◆ **Directions**
Extract the complete listing and repeat it word for word.

━━ Material provided ━━

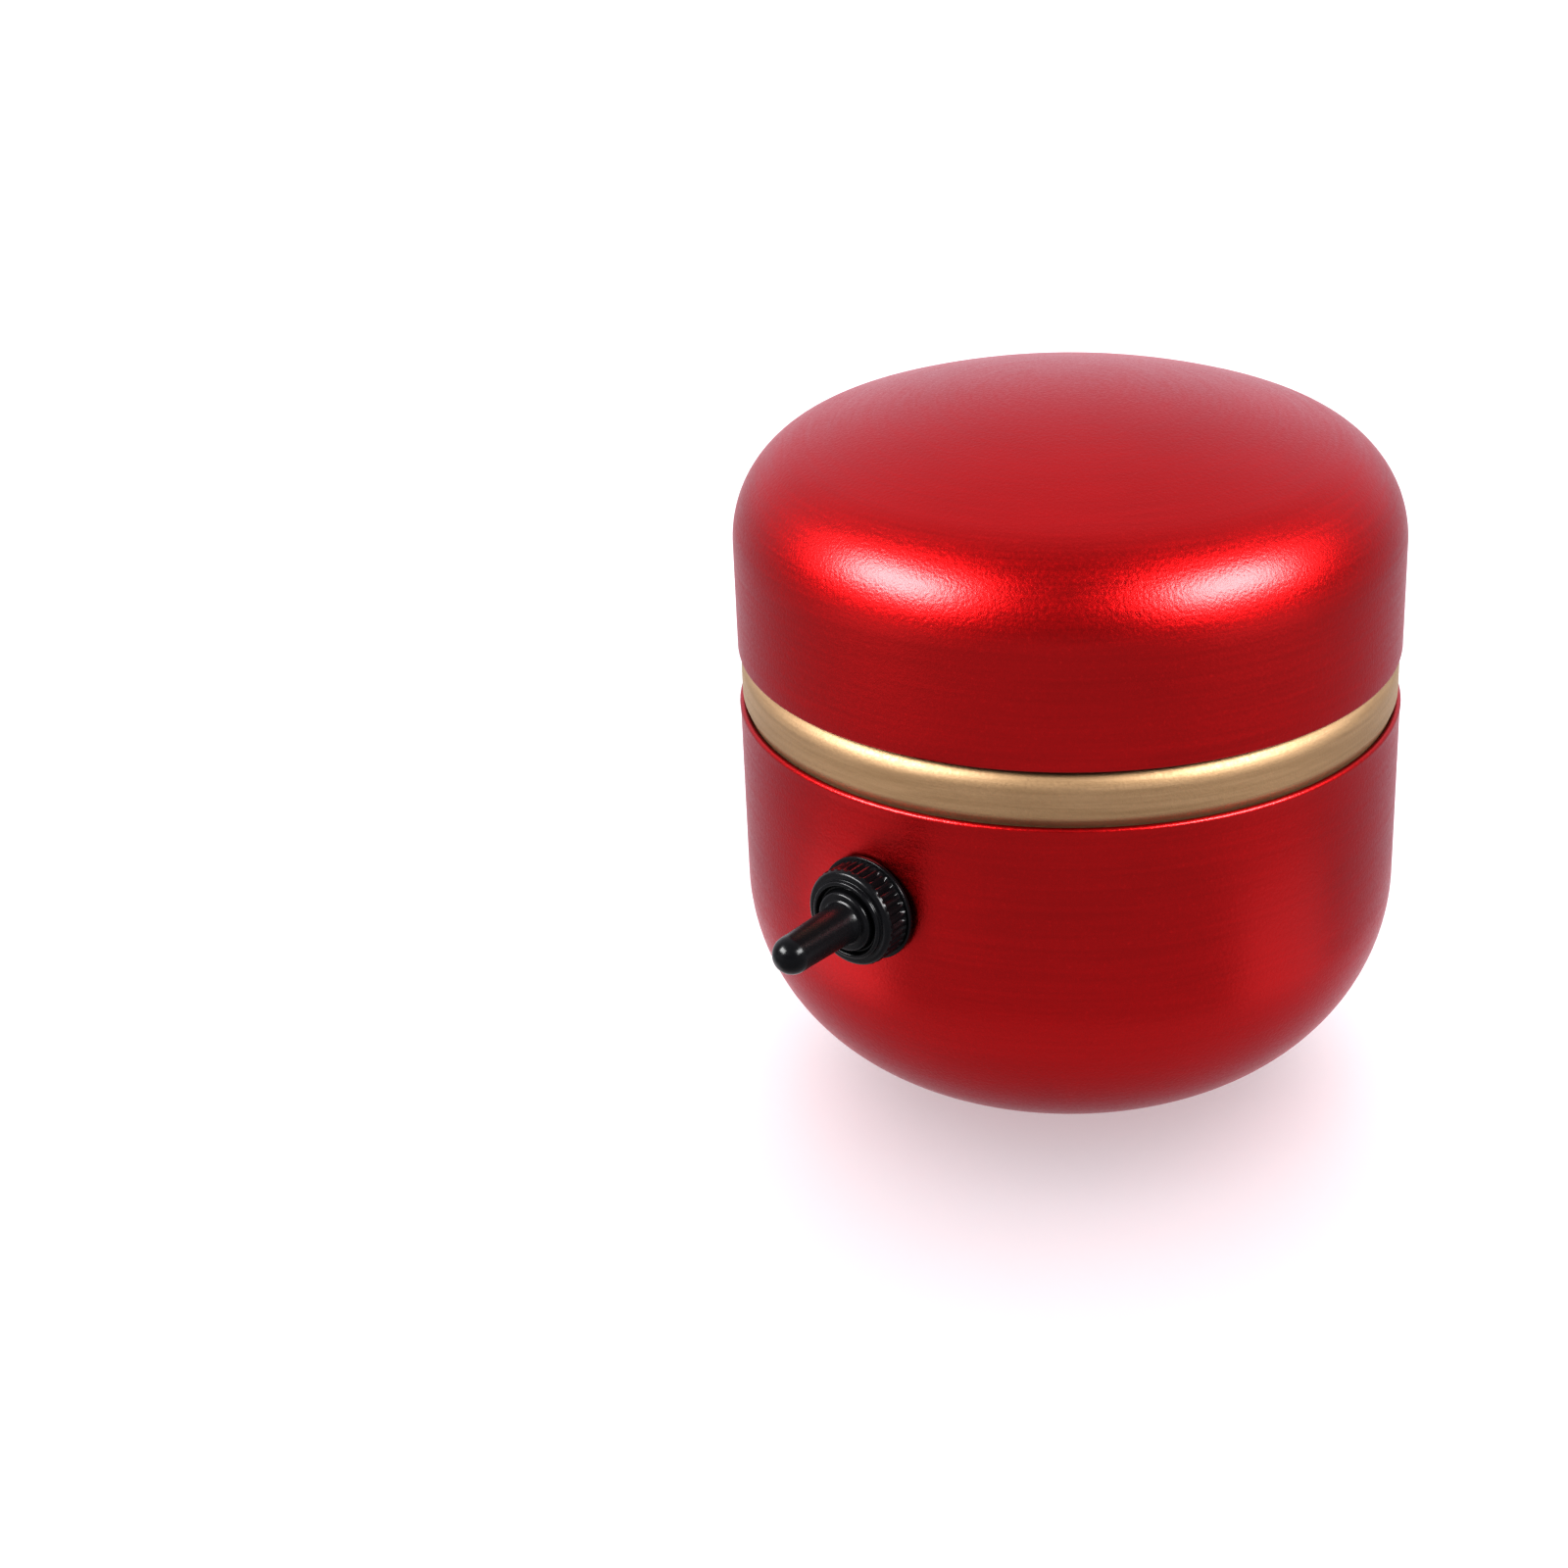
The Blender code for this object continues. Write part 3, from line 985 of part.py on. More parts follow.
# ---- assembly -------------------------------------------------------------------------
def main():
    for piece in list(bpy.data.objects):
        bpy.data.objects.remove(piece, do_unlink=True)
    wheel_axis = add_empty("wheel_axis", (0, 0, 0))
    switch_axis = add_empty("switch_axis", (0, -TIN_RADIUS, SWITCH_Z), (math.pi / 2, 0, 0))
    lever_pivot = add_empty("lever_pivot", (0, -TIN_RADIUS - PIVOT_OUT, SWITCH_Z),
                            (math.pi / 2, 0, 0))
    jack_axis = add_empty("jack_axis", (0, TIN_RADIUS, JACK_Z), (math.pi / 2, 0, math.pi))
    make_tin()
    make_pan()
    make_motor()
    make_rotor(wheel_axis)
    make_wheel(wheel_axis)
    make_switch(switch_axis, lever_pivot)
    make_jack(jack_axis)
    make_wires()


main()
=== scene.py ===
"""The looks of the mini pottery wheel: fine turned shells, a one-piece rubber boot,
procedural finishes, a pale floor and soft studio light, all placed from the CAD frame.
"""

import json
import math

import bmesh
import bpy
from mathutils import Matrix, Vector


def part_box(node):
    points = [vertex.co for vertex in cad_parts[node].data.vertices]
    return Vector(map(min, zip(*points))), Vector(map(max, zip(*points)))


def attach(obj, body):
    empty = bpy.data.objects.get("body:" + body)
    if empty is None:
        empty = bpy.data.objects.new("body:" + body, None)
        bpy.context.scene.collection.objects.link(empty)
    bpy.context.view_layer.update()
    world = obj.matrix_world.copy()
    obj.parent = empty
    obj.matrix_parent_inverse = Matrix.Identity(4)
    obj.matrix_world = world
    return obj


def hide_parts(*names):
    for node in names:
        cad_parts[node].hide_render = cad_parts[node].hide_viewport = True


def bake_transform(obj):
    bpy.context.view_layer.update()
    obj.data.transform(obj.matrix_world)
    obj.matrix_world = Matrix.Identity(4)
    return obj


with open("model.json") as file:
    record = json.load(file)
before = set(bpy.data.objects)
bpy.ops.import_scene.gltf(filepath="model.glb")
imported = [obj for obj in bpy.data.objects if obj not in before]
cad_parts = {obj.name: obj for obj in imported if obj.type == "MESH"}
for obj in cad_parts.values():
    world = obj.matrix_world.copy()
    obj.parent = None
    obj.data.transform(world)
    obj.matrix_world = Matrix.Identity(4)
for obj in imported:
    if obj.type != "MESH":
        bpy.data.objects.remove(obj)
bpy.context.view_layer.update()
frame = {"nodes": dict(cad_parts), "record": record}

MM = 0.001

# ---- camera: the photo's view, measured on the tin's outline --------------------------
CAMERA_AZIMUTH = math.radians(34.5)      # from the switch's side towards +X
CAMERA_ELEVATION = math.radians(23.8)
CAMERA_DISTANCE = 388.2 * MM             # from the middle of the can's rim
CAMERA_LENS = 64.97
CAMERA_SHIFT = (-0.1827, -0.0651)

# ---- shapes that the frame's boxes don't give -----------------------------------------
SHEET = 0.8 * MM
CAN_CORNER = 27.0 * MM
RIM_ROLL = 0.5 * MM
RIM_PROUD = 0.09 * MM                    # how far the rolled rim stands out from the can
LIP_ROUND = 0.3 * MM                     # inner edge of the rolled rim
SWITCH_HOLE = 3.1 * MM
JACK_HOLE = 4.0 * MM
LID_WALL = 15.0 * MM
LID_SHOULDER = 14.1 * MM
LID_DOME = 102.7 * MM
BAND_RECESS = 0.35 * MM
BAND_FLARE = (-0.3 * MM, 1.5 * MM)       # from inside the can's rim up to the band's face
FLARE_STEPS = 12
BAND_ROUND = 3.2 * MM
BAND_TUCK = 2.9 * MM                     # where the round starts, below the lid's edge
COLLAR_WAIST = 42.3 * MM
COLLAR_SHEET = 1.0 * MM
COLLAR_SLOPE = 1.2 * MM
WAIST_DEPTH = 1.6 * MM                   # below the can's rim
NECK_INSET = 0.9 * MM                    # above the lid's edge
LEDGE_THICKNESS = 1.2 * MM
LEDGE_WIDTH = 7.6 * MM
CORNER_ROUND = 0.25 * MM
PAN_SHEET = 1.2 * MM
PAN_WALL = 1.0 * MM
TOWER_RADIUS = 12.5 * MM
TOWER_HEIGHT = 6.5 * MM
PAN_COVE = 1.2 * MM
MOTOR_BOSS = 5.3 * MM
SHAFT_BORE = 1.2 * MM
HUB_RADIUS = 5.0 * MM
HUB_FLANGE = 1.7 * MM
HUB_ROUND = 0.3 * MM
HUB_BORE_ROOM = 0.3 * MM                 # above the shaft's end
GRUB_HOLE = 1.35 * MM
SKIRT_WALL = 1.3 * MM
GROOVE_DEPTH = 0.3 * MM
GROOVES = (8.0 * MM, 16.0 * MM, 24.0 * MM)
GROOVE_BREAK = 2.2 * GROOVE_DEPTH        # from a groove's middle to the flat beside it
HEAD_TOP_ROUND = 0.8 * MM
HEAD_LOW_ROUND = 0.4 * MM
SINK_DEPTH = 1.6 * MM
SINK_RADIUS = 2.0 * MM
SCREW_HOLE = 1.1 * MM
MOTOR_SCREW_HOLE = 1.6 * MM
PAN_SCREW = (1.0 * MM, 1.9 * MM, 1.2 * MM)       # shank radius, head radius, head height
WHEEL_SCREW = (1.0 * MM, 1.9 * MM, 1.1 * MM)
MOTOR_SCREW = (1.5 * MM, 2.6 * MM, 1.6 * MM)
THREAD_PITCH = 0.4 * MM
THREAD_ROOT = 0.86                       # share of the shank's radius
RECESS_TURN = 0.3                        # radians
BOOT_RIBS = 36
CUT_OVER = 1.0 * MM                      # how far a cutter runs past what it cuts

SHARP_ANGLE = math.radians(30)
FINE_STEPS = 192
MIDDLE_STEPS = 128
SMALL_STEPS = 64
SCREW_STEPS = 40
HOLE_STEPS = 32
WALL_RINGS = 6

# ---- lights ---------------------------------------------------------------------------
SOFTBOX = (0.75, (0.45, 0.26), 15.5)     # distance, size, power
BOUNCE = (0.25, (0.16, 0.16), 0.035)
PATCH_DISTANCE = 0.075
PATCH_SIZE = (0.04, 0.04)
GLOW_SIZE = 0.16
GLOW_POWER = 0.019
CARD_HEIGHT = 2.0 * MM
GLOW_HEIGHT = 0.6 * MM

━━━

◆ **Problem solution**
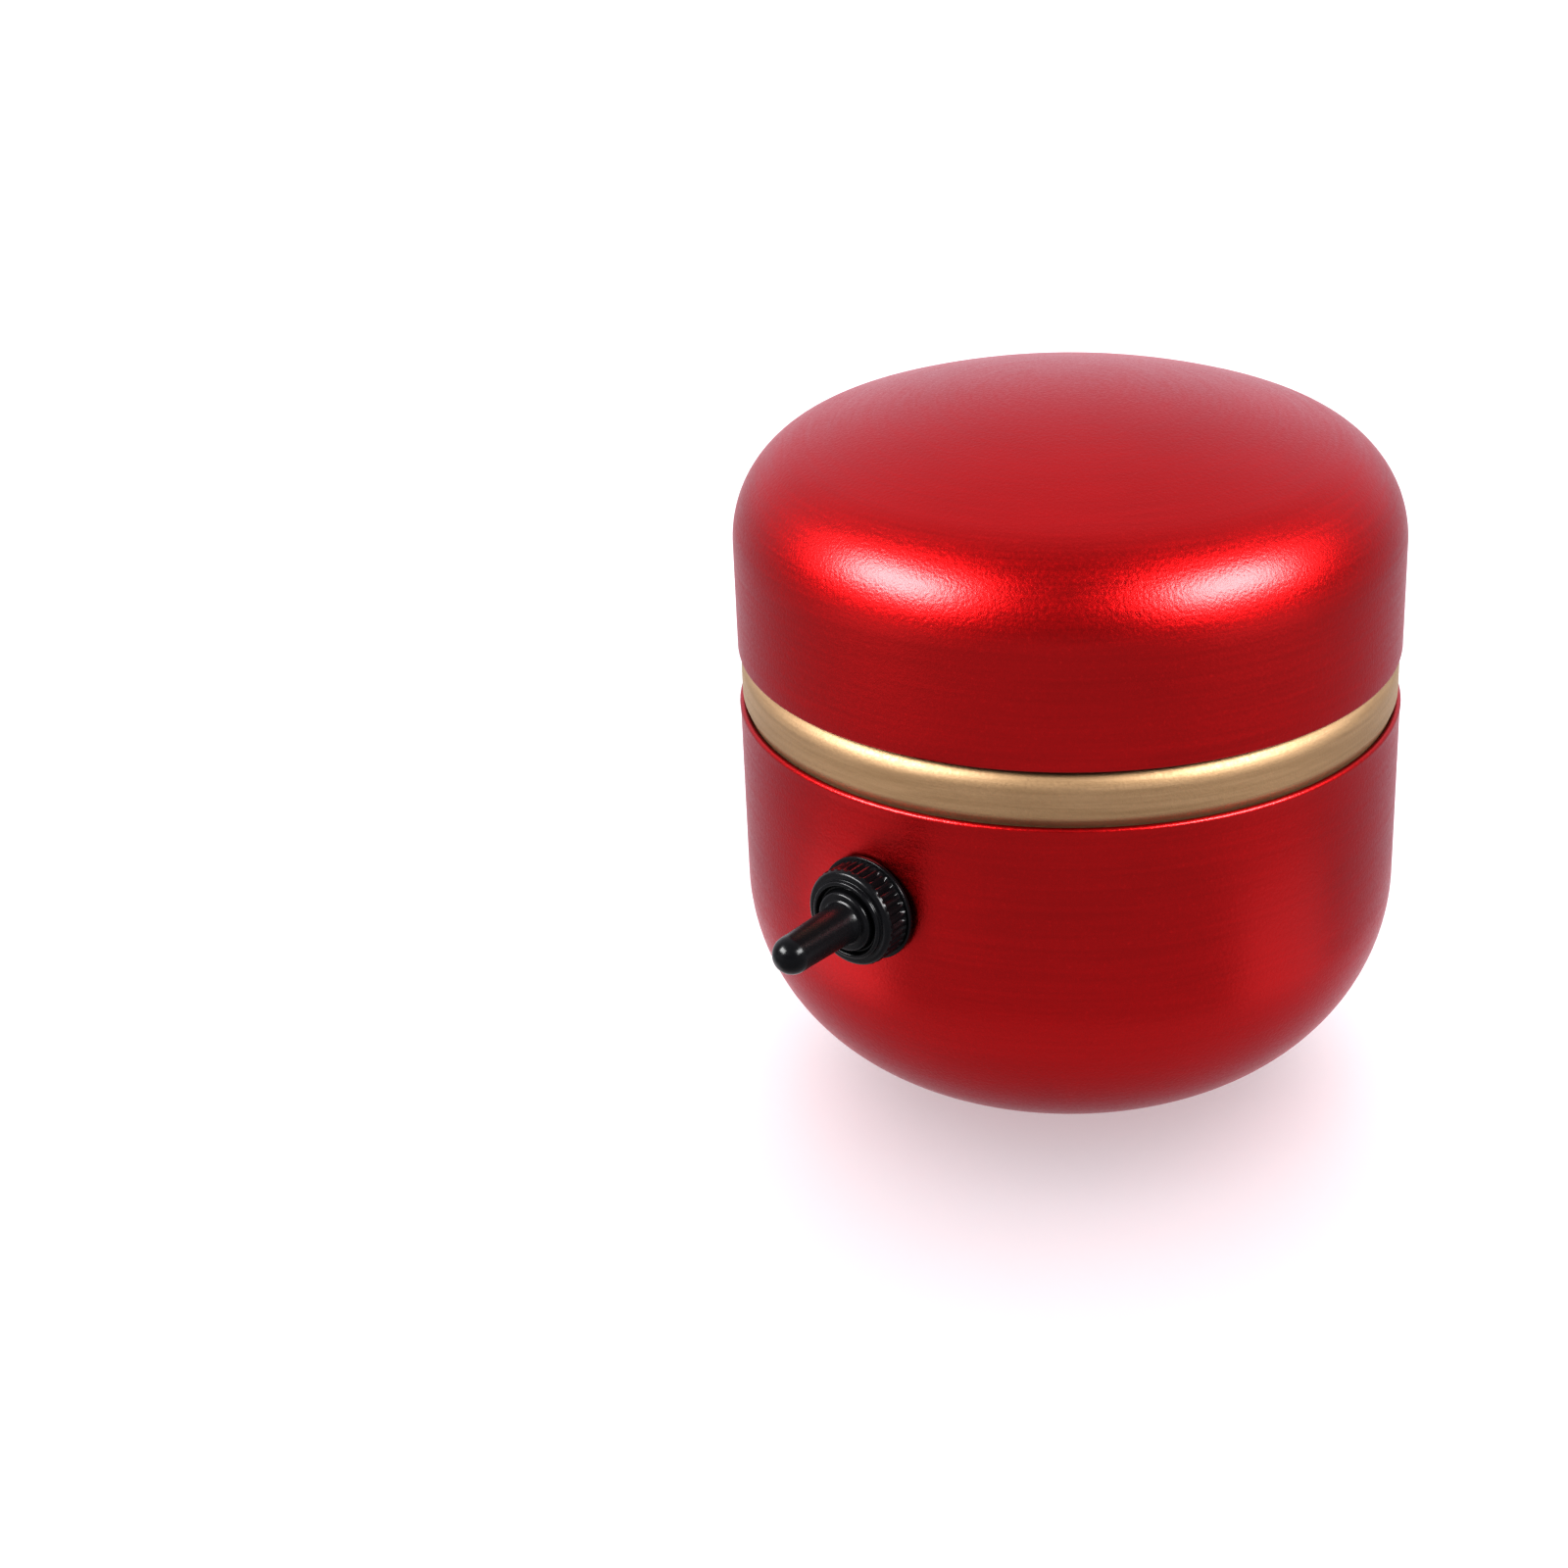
The Blender code for this object continues. Write part 3, from line 985 of part.py on. More parts follow.
# ---- assembly -------------------------------------------------------------------------
def main():
    for piece in list(bpy.data.objects):
        bpy.data.objects.remove(piece, do_unlink=True)
    wheel_axis = add_empty("wheel_axis", (0, 0, 0))
    switch_axis = add_empty("switch_axis", (0, -TIN_RADIUS, SWITCH_Z), (math.pi / 2, 0, 0))
    lever_pivot = add_empty("lever_pivot", (0, -TIN_RADIUS - PIVOT_OUT, SWITCH_Z),
                            (math.pi / 2, 0, 0))
    jack_axis = add_empty("jack_axis", (0, TIN_RADIUS, JACK_Z), (math.pi / 2, 0, math.pi))
    make_tin()
    make_pan()
    make_motor()
    make_rotor(wheel_axis)
    make_wheel(wheel_axis)
    make_switch(switch_axis, lever_pivot)
    make_jack(jack_axis)
    make_wires()


main()
=== scene.py ===
"""The looks of the mini pottery wheel: fine turned shells, a one-piece rubber boot,
procedural finishes, a pale floor and soft studio light, all placed from the CAD frame.
"""

import json
import math

import bmesh
import bpy
from mathutils import Matrix, Vector


def part_box(node):
    points = [vertex.co for vertex in cad_parts[node].data.vertices]
    return Vector(map(min, zip(*points))), Vector(map(max, zip(*points)))


def attach(obj, body):
    empty = bpy.data.objects.get("body:" + body)
    if empty is None:
        empty = bpy.data.objects.new("body:" + body, None)
        bpy.context.scene.collection.objects.link(empty)
    bpy.context.view_layer.update()
    world = obj.matrix_world.copy()
    obj.parent = empty
    obj.matrix_parent_inverse = Matrix.Identity(4)
    obj.matrix_world = world
    return obj


def hide_parts(*names):
    for node in names:
        cad_parts[node].hide_render = cad_parts[node].hide_viewport = True


def bake_transform(obj):
    bpy.context.view_layer.update()
    obj.data.transform(obj.matrix_world)
    obj.matrix_world = Matrix.Identity(4)
    return obj


with open("model.json") as file:
    record = json.load(file)
before = set(bpy.data.objects)
bpy.ops.import_scene.gltf(filepath="model.glb")
imported = [obj for obj in bpy.data.objects if obj not in before]
cad_parts = {obj.name: obj for obj in imported if obj.type == "MESH"}
for obj in cad_parts.values():
    world = obj.matrix_world.copy()
    obj.parent = None
    obj.data.transform(world)
    obj.matrix_world = Matrix.Identity(4)
for obj in imported:
    if obj.type != "MESH":
        bpy.data.objects.remove(obj)
bpy.context.view_layer.update()
frame = {"nodes": dict(cad_parts), "record": record}

MM = 0.001

# ---- camera: the photo's view, measured on the tin's outline --------------------------
CAMERA_AZIMUTH = math.radians(34.5)      # from the switch's side towards +X
CAMERA_ELEVATION = math.radians(23.8)
CAMERA_DISTANCE = 388.2 * MM             # from the middle of the can's rim
CAMERA_LENS = 64.97
CAMERA_SHIFT = (-0.1827, -0.0651)

# ---- shapes that the frame's boxes don't give -----------------------------------------
SHEET = 0.8 * MM
CAN_CORNER = 27.0 * MM
RIM_ROLL = 0.5 * MM
RIM_PROUD = 0.09 * MM                    # how far the rolled rim stands out from the can
LIP_ROUND = 0.3 * MM                     # inner edge of the rolled rim
SWITCH_HOLE = 3.1 * MM
JACK_HOLE = 4.0 * MM
LID_WALL = 15.0 * MM
LID_SHOULDER = 14.1 * MM
LID_DOME = 102.7 * MM
BAND_RECESS = 0.35 * MM
BAND_FLARE = (-0.3 * MM, 1.5 * MM)       # from inside the can's rim up to the band's face
FLARE_STEPS = 12
BAND_ROUND = 3.2 * MM
BAND_TUCK = 2.9 * MM                     # where the round starts, below the lid's edge
COLLAR_WAIST = 42.3 * MM
COLLAR_SHEET = 1.0 * MM
COLLAR_SLOPE = 1.2 * MM
WAIST_DEPTH = 1.6 * MM                   # below the can's rim
NECK_INSET = 0.9 * MM                    # above the lid's edge
LEDGE_THICKNESS = 1.2 * MM
LEDGE_WIDTH = 7.6 * MM
CORNER_ROUND = 0.25 * MM
PAN_SHEET = 1.2 * MM
PAN_WALL = 1.0 * MM
TOWER_RADIUS = 12.5 * MM
TOWER_HEIGHT = 6.5 * MM
PAN_COVE = 1.2 * MM
MOTOR_BOSS = 5.3 * MM
SHAFT_BORE = 1.2 * MM
HUB_RADIUS = 5.0 * MM
HUB_FLANGE = 1.7 * MM
HUB_ROUND = 0.3 * MM
HUB_BORE_ROOM = 0.3 * MM                 # above the shaft's end
GRUB_HOLE = 1.35 * MM
SKIRT_WALL = 1.3 * MM
GROOVE_DEPTH = 0.3 * MM
GROOVES = (8.0 * MM, 16.0 * MM, 24.0 * MM)
GROOVE_BREAK = 2.2 * GROOVE_DEPTH        # from a groove's middle to the flat beside it
HEAD_TOP_ROUND = 0.8 * MM
HEAD_LOW_ROUND = 0.4 * MM
SINK_DEPTH = 1.6 * MM
SINK_RADIUS = 2.0 * MM
SCREW_HOLE = 1.1 * MM
MOTOR_SCREW_HOLE = 1.6 * MM
PAN_SCREW = (1.0 * MM, 1.9 * MM, 1.2 * MM)       # shank radius, head radius, head height
WHEEL_SCREW = (1.0 * MM, 1.9 * MM, 1.1 * MM)
MOTOR_SCREW = (1.5 * MM, 2.6 * MM, 1.6 * MM)
THREAD_PITCH = 0.4 * MM
THREAD_ROOT = 0.86                       # share of the shank's radius
RECESS_TURN = 0.3                        # radians
BOOT_RIBS = 36
CUT_OVER = 1.0 * MM                      # how far a cutter runs past what it cuts

SHARP_ANGLE = math.radians(30)
FINE_STEPS = 192
MIDDLE_STEPS = 128
SMALL_STEPS = 64
SCREW_STEPS = 40
HOLE_STEPS = 32
WALL_RINGS = 6

# ---- lights ---------------------------------------------------------------------------
SOFTBOX = (0.75, (0.45, 0.26), 15.5)     # distance, size, power
BOUNCE = (0.25, (0.16, 0.16), 0.035)
PATCH_DISTANCE = 0.075
PATCH_SIZE = (0.04, 0.04)
GLOW_SIZE = 0.16
GLOW_POWER = 0.019
CARD_HEIGHT = 2.0 * MM
GLOW_HEIGHT = 0.6 * MM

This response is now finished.